Medal was instituted on August 02, 1939 and awarded to military personnel, members of paramilitary organizations and civilians who participated in design and construction of fortifications on Germany western borders – “Der Westwall”, better known in English literature as “The Siegfried Line” (“Siegfriedstellung”) during June 15, 1938 – March 31, 1939. Construction workers had to be working there for at least ten weeks to be eligible for award.

The Westwall Medal was also awarded to military personnel who were stationed on these fortifications prior to May 1940 for at least three weeks.

Initially this medal was awarded until January 31, 1941 and from this date onwards decorations were stopped. By January 31, 1941 622,064 medals were awarded.

Due to the successful Allied landings in Normandy in the beginning of June 1944 and the following allied advance about 200,000 engineers and workers from the Organisation Todt were sent to the Westwall fortifications to renovate and strengthen them. To keep the moral of this workforce high the Westwall Medal was reinstituted on October 10, 1944.

Construction workers who had been working on the Siegfried Line after June 06, 1944 and military personnel who had been stationed on the Siegfried Line after that date were eligible for award.

Westwall Medal has an oval shape and is 40mm high and 33mm wide. It was made of bronze or brass (1939-1940 issue) and zinc with bronze finish (1944). Nevertheless unissued bronze medals were awarded after reinstitution as well.

Medal was designed by professor Richard Klein (07.01.1890 – 31.07.1967).

The outer edge of obverse and reverse is formed by a wreath formed by eight oak leaves on each side bounded together at the bottom and top by a ribbon.

An obverse has three major elements placed vertically: dug-in pillbox referring to the Westwall fortification with two gun ports, left one being a bit smaller than the right one. Two small hills visible at the bottom represent grass hills that surrounded operation area. Crossed sword and spade in the middle symbolize efforts of military personnel and civilians in construction of the Siegfried Line. The upper element is an eagle with spread wings that is clutching a wreath with swastika in its claws, the tips of the eagle’s wings stretch till the outer edge of the obverse. The total motive is surrounded by a thin raised line.

A reverse contains a legend that runs horizontally in six rows “For work in the Defence of Germany” (“Für Arbeit Zum Schutze Deutschlands”).

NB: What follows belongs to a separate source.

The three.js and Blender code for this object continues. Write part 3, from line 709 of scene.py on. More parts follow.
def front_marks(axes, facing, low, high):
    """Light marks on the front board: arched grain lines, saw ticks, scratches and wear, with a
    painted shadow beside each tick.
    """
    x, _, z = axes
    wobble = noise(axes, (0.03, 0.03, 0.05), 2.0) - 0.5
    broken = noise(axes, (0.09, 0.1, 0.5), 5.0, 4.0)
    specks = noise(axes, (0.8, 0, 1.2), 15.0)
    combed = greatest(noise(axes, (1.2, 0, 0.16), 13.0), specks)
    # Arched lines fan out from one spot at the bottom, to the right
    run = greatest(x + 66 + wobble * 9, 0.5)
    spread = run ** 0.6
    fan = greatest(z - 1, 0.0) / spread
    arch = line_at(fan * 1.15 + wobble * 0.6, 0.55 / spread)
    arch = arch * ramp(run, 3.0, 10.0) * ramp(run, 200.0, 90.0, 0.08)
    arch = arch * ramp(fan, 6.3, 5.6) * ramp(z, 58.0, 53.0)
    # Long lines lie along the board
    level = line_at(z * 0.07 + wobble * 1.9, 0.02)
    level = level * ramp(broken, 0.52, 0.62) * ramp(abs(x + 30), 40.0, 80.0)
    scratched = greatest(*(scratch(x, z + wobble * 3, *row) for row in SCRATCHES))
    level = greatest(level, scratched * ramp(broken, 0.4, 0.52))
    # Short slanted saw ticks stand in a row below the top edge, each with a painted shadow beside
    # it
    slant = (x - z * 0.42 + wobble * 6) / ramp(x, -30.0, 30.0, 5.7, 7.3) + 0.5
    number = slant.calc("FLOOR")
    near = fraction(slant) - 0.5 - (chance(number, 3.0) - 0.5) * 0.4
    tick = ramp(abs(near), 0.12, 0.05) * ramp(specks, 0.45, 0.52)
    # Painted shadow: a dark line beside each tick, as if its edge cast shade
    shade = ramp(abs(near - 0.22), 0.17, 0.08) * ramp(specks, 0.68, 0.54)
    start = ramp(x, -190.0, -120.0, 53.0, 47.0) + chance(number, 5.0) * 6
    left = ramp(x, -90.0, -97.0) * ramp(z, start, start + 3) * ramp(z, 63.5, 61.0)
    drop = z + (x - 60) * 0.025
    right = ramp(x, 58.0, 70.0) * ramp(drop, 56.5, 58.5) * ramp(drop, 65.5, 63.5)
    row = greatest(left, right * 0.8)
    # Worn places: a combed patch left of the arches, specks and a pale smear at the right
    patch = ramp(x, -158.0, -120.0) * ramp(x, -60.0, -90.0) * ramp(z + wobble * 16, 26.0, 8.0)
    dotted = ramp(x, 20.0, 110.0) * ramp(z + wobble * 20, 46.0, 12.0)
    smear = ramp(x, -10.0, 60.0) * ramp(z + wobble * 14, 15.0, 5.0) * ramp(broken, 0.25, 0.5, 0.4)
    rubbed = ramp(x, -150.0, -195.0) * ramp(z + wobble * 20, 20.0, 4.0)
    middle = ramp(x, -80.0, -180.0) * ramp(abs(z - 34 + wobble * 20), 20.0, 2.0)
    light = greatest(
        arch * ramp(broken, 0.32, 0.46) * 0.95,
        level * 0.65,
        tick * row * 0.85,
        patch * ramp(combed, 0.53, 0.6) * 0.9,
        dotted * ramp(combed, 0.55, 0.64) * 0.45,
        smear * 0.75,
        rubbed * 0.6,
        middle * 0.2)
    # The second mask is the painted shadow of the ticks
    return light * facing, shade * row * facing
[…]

The 30 mm wide ribbon is golden brown in color and has two vertical 4,5 mm wide white stripes towards each edge. The 1,5 mm wide space at both edges remain golden brown.

Deutsches Schutzwall-Ehrenzeichen was first awarded on November 23, 1939. On that day Adolf Hitler himself presented medals to General der Infanterie Erwin von Witzleben (Job Wilhelm Georg Erwin Erdmann von Witzleben, 04.12.1881 – 08.08.1944), General der Flieger Karl Kitzinger (18.04.1886 – 14.04.1962), head of the “Organisation Todt” Dr.Fritz Todt (04.09.1891 – 08.02.1942), head of Reichsarbeitsdienst (RAD) Konstantin Hierl (24.02.1875 – 23.09.1955), leader of Deutsche Arbeitsfront (DAF) Robert Ley (15.02.1890 – 25.10.1945) and General der Pioniere Alfred Jacob (01.04.1883 – 13.11.1963).

The first group of distinguished construction workers were decorated the next day by Dr.Fritz Todt.

Westwall Medal was presented in a vertical light brown or grey paper packet with the award name stenciled on it in Gothic letters. In some cases the medal was awarded in a box.

For those who participated in strengthening of the Siegfried Line in 1944 but were already awarded with the Westwall Medal in 1939-40, a special clasp was authorized to be worn on the ribbon (Spange zum Schutzwall-Ehrenzeichen). As this additional award was never produced and issued its exact design is not known yet.

A version exists that it was made in a shape of a horizontal rectangular bronze bar bearing a date “1944” that stood for the reinstitution of Deutsches Schutzwall-Ehrenzeichen.

According to other sources that clasp had a shape of a round wreath made of oak leaves with crossed sword and spade superimposed on its centre. An Imperial eagle with outstretched wings holding swastika in its claws was reportedly placed above.